Exports in December grew just 6.7 per cent to $25 billion from $23.4 bn in December 2010, in the backdrop of a crisis in the euro zone and sluggish recovery in America, the two main markets for the bulk of outbound shipments.
However, the growth in December was higher than in November, when it rose only 3.9 per cent year-on-year, according to the provisional numbers released by commerce secretary Rahul Khullar, even as he underlined that exports could get “close to” the $300 bn target for 2011-12.

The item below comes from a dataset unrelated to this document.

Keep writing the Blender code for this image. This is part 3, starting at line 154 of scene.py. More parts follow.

Imports grew 19.8 per cent to $37.8 bn, compared to $31.5 bn in December 2010, taking the trade deficit to $12.8 bn. Exports during April-December were $217.6 bn, while imports reached $351 bn, pushing the cumulative trade deficit in the period to $133.3 bn.

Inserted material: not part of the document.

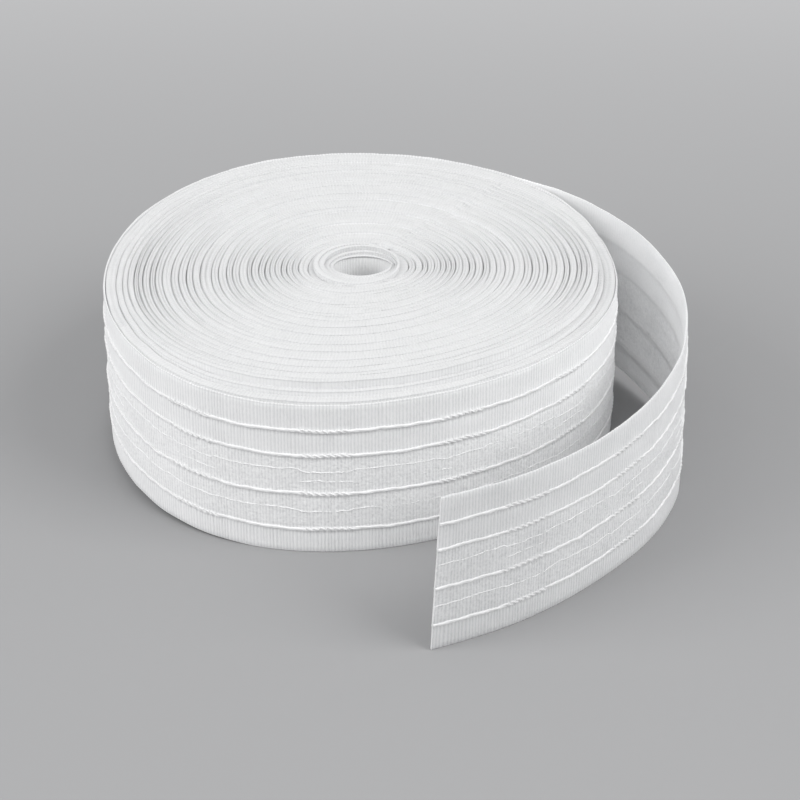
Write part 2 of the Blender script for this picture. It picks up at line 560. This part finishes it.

“Imports are rising due to two things. One is because domestic consumption is high, so demand is growing. Second, imports are rising as intermediary inputs for exports…My guess is, we could reach a trade deficit for this fiscal within $155-160 bn (or) it could be more by the end of this fiscal,” Khullar said while releasing the initial numbers for December here on Monday. These numbers are expected to be revised when the official data gets released on February 1.
|April-Dec 2011||$217.6 bn||$351 bn||$133.3 bn|
|Dec-11||$25 bn||$37.8 bn||$12.8 bn|
|Year-on-year growth (%)||6.7||19.8||NA|
With the slowing demand from Europe and the US, exports had been decelerating from July till November. However, December indicated slight recovery. The month-on-month growth rate of exports from July to August, August to September, September to October and October to November were (all negative) 7.9 per cent, 3.7 per cent, 5.1 per cent and one per cent. For November to December, it was a positive 12 per cent, said Khullar.
He said some of the sectors that did significantly well during the nine months from April through December were engineering, petroleum products, gems and jewellery, textiles, drugs and pharmaceuticals, and electronics. “With three months to go, we will be able to achieve $280 bn (export) in 2011-12,” said M. Rafeeque Ahmed, president, Federation of Indian Export Organisations. He said the rising trade deficit was also a “deep cause of concern, as it is likely to swell the import bills in rupees, having adverse effect on inflation”.
According to a research note by Moody’s Analytics, despite depreciation of the rupee, exports have faltered. This is mainly due to the crisis in the European market and the downward trend is likely to continue in the near term, as European demand remains weak.
“If 2011 was hard, 2012 is going to be harder. There are too many uncertainties. There may be some green shoots here and there but we have also seen earlier that green shoots are not growing up,” added Khullar.